Satya Dhaam is a walled enclosure with yellow gates (soon to be navy blue according to vastu shastra, the “feng shui” of the Indian tradition). The front courtyard has litchis, mud apples (sapodillas or chickoos, which I’ve never tried) and jackfruit. Unfortunately the season has just ended 🙁 No mangos either. We’re into the (boring) apple season.
Mickey shows me round and introduces me to his farm manager Bhagat Ji, a man of my age with silver hair and a smile. Bhagat Ji has a little english and was a plumber but swapped it for a life on Satya Dhaam Farm with Mickey following the loss of his wife and his children’s adulthood. He cooks, cleans maintains the water pump and electricity (which is erratic, to say the least). He deals with the sale of the sugar cane and produce. Mickey has known him since he was a child. Bhagat Ji was a friend of his father’s.

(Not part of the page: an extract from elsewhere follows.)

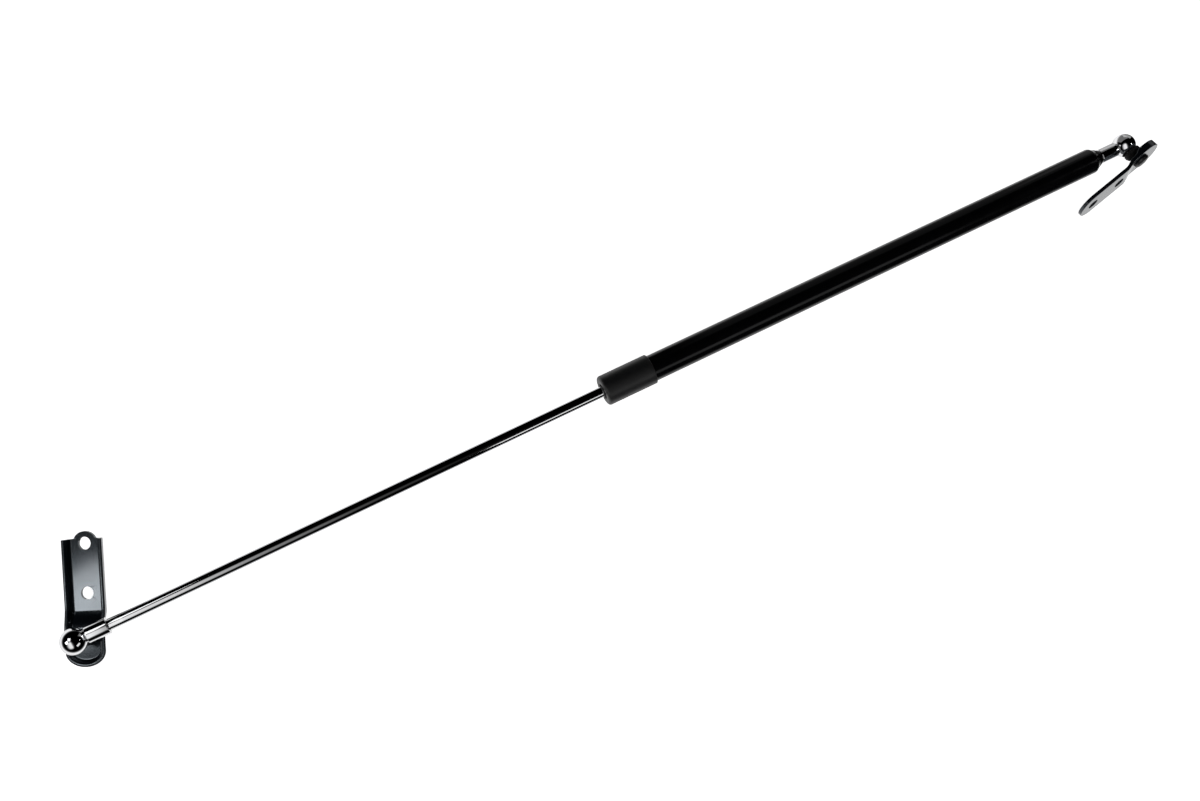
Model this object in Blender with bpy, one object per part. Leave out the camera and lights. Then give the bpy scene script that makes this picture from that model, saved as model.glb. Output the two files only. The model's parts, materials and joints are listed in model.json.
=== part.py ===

The farm is 6 acres (or nearly 2.5 hectares) and predominantly sugar cane, which gets sold to the Shimbaoli mill. Part of the land is given over to green fodder for livestock at the moment. The sugar cane is shaded by teak trees which represent Mickey’s pension. When the sugar cane is cut the land will be put over to nitrogen-giving peas and some vegetables for consumption here on the farm. All the food I have eaten so far, aside from the tomatoes, is grown here without the help of BigAgriculture. This is a land where you throw a seed at the ground and it grows. It is green and fertile. The water is from the Ganges. I have been warned to only drink bottled water but there isn’t any near by so it’s fresh, fast running well oxygenated water from the Holy River – and it’s lovely. And no I haven’t been hit with any stomach disorder – yet!